By Ceylan Pumphrey, Esq. | Last updated on

Patents, and other forms of intellectual property, are meant to encourage creativity and innovation. That's why if you suspect that someone has infringed on your patent, you have the option of filing a lawsuit against that person. However, there are entities -- referred to as patent trolls -- that make money by suing or threatening to sue businesses for patent infringement.

The Target

These patent trolls used to target large companies because they do business in multiple states, which allowed patent trolls to sue them in any state they did business. Patent trolls were even able to find some federal court districts where their odds of winning were greater. However, this changed when the Supreme Court issued a ruling in May 2017 stating that companies could only be sued for patent infringement in the state where they are incorporated.

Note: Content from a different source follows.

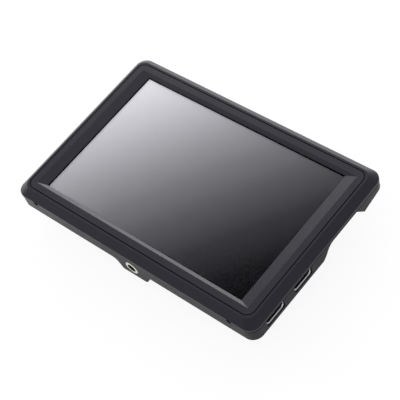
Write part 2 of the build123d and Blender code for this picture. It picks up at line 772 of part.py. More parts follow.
with BuildPart() as mount_bracket:
    width = (-bracket_half_width, bracket_half_width)
    upright = (bracket_y_outer, bracket_y_outer + bracket_thickness)
    block(width, upright, (bracket_foot_z, insert_z + insert_flange_radius))
    foot = (bracket_y_outer, bracket_foot_end_y)
    block(width, foot, (bracket_foot_z, bracket_foot_z + bracket_thickness))
    with BuildSketch(Plane.XZ.offset(inner_end - bracket_thickness - cut_margin)) as hole:
        with Locations((0, insert_z)):
            Circle(insert_radius)
    extrude(hole.sketch, amount=bracket_thickness + 2 * cut_margin, mode=Mode.SUBTRACT)
    hole_radius = small_screw_radius + screw_clearance
    pegs(bracket_hole_places, hole_radius, bracket_foot_z, bracket_foot_z + bracket_thickness, Mode.SUBTRACT)
save(mount_bracket.part, "mount_bracket")

with BuildPart() as bracket_screws:
    head_z = bracket_foot_z + bracket_thickness
    pegs(bracket_hole_places, small_screw_head, head_z, head_z + small_screw_head_height)
    pegs(bracket_hole_places, small_screw_radius, bracket_foot_z - foot_screw_bite, head_z)
save(bracket_screws.part, "bracket_screws")

# ---- Main board with its chips and heat sink ----
main_board_right = inner_side - board_clearance - bracket_sheet
socket_inner_x = socket_mouth_x - socket_depth
with BuildPart() as main_board:
    board = (board_z, board_top_z)
    block((main_board_left, main_board_main_edge), (main_board_low, main_board_top), board)
    ear_top_y = port_y[1] + socket_opening_width / 2
    block((main_board_main_edge, main_board_right), (main_board_low, ear_top_y), board)
    for y in port_y:
        notch = around(y, socket_width + 2 * board_clearance)
        block((socket_inner_x - board_clearance, main_board_right), notch, board, Mode.SUBTRACT)
    pegs(main_board_posts, small_screw_radius + screw_clearance, *board, Mode.SUBTRACT)
save(main_board.part, "main_board")

with BuildPart() as processor:
    chip = (board_z - processor_height, board_z)
    block(around(processor_x, processor_size), around(processor_y, processor_size), chip)
save(processor.part, "processor")

with BuildPart() as memory_chips:
    for x in (processor_x - memory_gap, processor_x + memory_gap):
        chip = (board_z - memory_height, board_z)
        block(around(x, memory_size[0]), around(processor_y, memory_size[1]), chip)
save(memory_chips.part, "memory_chips")

pad_z = board_z - processor_height - pad_thickness
with BuildPart() as thermal_pad:
    pad = (pad_z, pad_z + pad_thickness)
    block(around(processor_x, processor_size), around(processor_y, processor_size), pad)
save(thermal_pad.part, "thermal_pad")

with BuildPart() as heat_sink:
    block(around(processor_x, sink_width), around(processor_y, sink_length), (pad_z - sink_base, pad_z))
    with BuildSketch(Plane.XY.offset(plateau_floor_z + sink_gap)) as fins:
        with Locations((processor_x, processor_y)):
            with GridLocations((sink_width - sink_fin) / (sink_fin_count - 1), 1, sink_fin_count, 1):
                Rectangle(sink_fin, sink_length)
    extrude(fins.sketch, amount=pad_z - sink_base - plateau_floor_z - sink_gap)
save(heat_sink.part, "heat_sink")

# ---- Video sockets: sheet metal shells with a flared mouth and a tongue inside ----
def socket_outline(x, y, grow):
    """The outline of a video socket's shell, narrower at the foot, grown all round."""
    with BuildSketch(Plane.YZ.offset(x)) as outline:
        with Locations((y, socket_z)):
            Rectangle(socket_width + 2 * grow, socket_height + 2 * grow)
        chamfer(outline.vertices().group_by(Axis.Y)[0], socket_chamfer)
    return outline.sketch


flare_x = socket_mouth_x - socket_flare_length
for y, name in zip(port_y, ("video_in", "video_out")):
    with BuildPart() as shell:
        extrude(socket_outline(socket_inner_x, y, 0), amount=flare_x - socket_inner_x)
        loft([socket_outline(flare_x, y, 0), socket_outline(socket_mouth_x, y, socket_flare)], ruled=True)
        back_x = socket_inner_x + socket_sheet
        extrude(socket_outline(back_x, y, -socket_sheet), amount=flare_x - back_x, mode=Mode.SUBTRACT)
        inside = [
            socket_outline(flare_x, y, -socket_sheet),
            socket_outline(socket_mouth_x, y, socket_flare - socket_sheet / 2),
        ]
        loft(inside, ruled=True, mode=Mode.SUBTRACT)
    save(shell.part, name + "_socket")
    with BuildPart() as tongue:
        reach = (back_x, socket_mouth_x - 2 * socket_flare_length)
        block(reach, around(y, socket_tongue_width), around(socket_z, socket_tongue_height))
    save(tongue.part, name + "_tongue")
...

As a result of the Supreme Court decision, patent trolls have turned their attention to small businesses and startups. The patent trolls simply threaten to sue for patent infringement unless the business pays a sum of money for a "permanent license." Since the sum of money is usually relatively reasonable when compared with defending a lawsuit, the business is usually inclined to pay.

Defending Against Patent Trolls

While paying a fee may same like the easiest options, there are some steps you can take if your business has been threatened with a lawsuit for patent infringement.

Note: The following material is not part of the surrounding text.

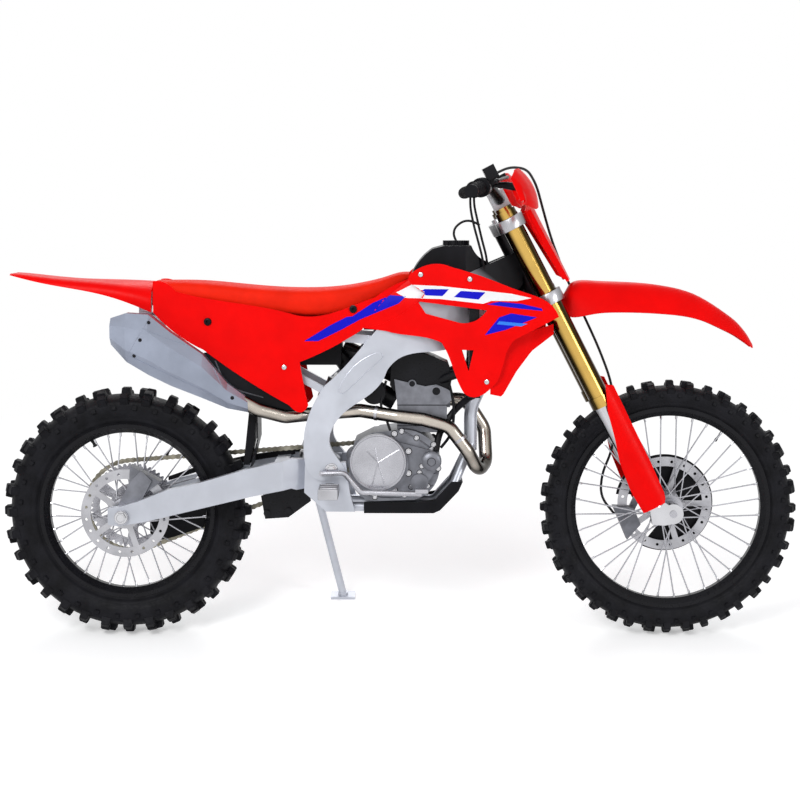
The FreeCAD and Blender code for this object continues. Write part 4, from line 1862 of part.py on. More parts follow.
def build():
    """Every piece of the upright bike, by name."""
    made = {}
    for name, shape in (("front_tyre", front_tyre()), ("front_rim", rim(FRONT_SEAT_RADIUS, FRONT_RIM_WIDTH)),
                        ("front_hub", front_hub()), ("front_disc", front_disc())):
        made[name] = at_axle(shape, FRONT_AXLE_X, FRONT_TYRE_RADIUS)
    for name, shape in (("rear_tyre", rear_tyre()), ("rear_rim", rim(REAR_SEAT_RADIUS, REAR_RIM_WIDTH)),
                        ("rear_hub", rear_hub()), ("rear_disc", rear_disc()),
                        ("rear_sprocket", rear_sprocket())):
        made[name] = at_axle(shape, REAR_AXLE_X, REAR_TYRE_RADIUS)
    ground = min(lean_over(made[name]).BoundBox.ZMin for name in ("front_tyre", "rear_tyre"))
    ground = ground / math.cos(math.radians(LEAN))
    pieces = [drive_chain, counter_sprocket, chain_guide, triple_clamps, fork_tubes, fork_legs,
              front_axle, handlebar, grips, controls, handguards, number_plate, front_fender,
              fork_guards, front_caliper, disc_cover, main_frame, swingarm, rear_axle,
              rear_caliper, rear_shock, shock_linkage, engine_cases, clutch_cover,
              engine_cylinder, head_cover, exhaust_pipe, silencer, radiators, shroud_left,
              shroud_right, side_panel_left, side_panel_right, heat_guard, rear_fender,
              rear_subframe, seat, fuel_tank, fuel_cap, airbox, mud_flap, skid_plate, footpegs,
              brake_pedal, shift_lever, front_brake_hose]
    for piece in pieces:
        made[piece.__name__] = piece()
    made["side_stand"] = side_stand(ground)
    for name, other in TRIMMED:
        pieces = made[name].cut(made[other]).Solids
        made[name] = Part.makeCompound([piece for piece in pieces if piece.Volume > TOUCH ** 3])
    return made


TRIMMED = (("brake_pedal", "main_frame"), ("heat_guard", "silencer"), ("heat_guard", "main_frame"),
           ("front_caliper", "fork_legs"), ("seat", "fuel_tank"), ("front_brake_hose", "front_caliper"),
           ("front_brake_hose", "controls"), ("footpegs", "main_frame"), ("swingarm", "main_frame"),
           ("rear_shock", "main_frame"), ("rear_subframe", "main_frame"),
           ("skid_plate", "main_frame"),
           ("radiators", "main_frame"), ("number_plate", "triple_clamps"),
           ("front_fender", "triple_clamps"), ("fork_guards", "fork_legs"),
           ("controls", "handlebar"))


def main():
    os.makedirs("parts", exist_ok=True)
    leaned = {name: lean_over(shape) for name, shape in build().items()}
    whole = Part.makeCompound(list(leaned.values())).optimalBoundingBox(False)
    shift = vec(-whole.Center.x, -whole.Center.y, -whole.ZMin)
    for name, shape in leaned.items():
        shape.translate(shift)
        shape.exportStep("parts/" + name + ".step")
    print("shift", tuple(shift), "box", whole.XLength, whole.YLength, whole.ZLength)


if __name__ == "__main__":
    main()
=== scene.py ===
import json
import math

import bmesh
import bpy
from bpy.props import FloatProperty, FloatVectorProperty, IntProperty, PointerProperty
from mathutils import Matrix, Vector
from mathutils.bvhtree import BVHTree


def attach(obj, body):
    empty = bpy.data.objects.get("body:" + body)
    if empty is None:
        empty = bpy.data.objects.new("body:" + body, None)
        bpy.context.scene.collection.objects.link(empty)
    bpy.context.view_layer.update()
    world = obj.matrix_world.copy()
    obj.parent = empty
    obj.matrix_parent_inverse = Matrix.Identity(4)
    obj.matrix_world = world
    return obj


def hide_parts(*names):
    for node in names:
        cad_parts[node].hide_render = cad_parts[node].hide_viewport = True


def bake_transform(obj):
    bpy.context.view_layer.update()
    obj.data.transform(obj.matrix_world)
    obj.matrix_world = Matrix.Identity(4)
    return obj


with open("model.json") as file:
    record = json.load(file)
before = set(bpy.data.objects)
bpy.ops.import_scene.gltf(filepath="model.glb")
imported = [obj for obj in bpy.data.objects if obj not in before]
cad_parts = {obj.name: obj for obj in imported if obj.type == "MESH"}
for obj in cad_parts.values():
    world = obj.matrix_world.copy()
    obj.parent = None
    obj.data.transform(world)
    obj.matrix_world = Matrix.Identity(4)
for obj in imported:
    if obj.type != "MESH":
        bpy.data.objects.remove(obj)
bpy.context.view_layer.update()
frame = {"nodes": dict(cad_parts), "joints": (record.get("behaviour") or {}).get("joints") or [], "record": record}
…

  • Don't react impulsively. Although the threat of a lawsuit is worrisome, it's important to stop and think before doing anything.
  • Don't respond. Usually patent trolls send threatening letters to multiple companies at a time. So, it's possible that by not responding, they'll focus on businesses that did respond and forget about you. If you get multiple letters, however, it's a good idea to take additional steps.
  • Do some research. The Internet has provided a lot of information at our fingertips, so use it. Looking up the patent number and the entity threatening to sue your business can help you gauge if the patent troll will really file a lawsuit.
  • Talk to an attorney. While the primary reason businesses will pay in response to a letter threatening a lawsuit is to avoid legal costs, talking to an intellectual property lawyer can be very beneficial.

Running a small business takes a lot of time and energy and the last thing you want to do is deal with a patent troll. If you've received a letter threatening to sue you for patent infringement, you may want to consult with an experienced intellectual property attorney to get some guidance on what steps you can take to protect your business.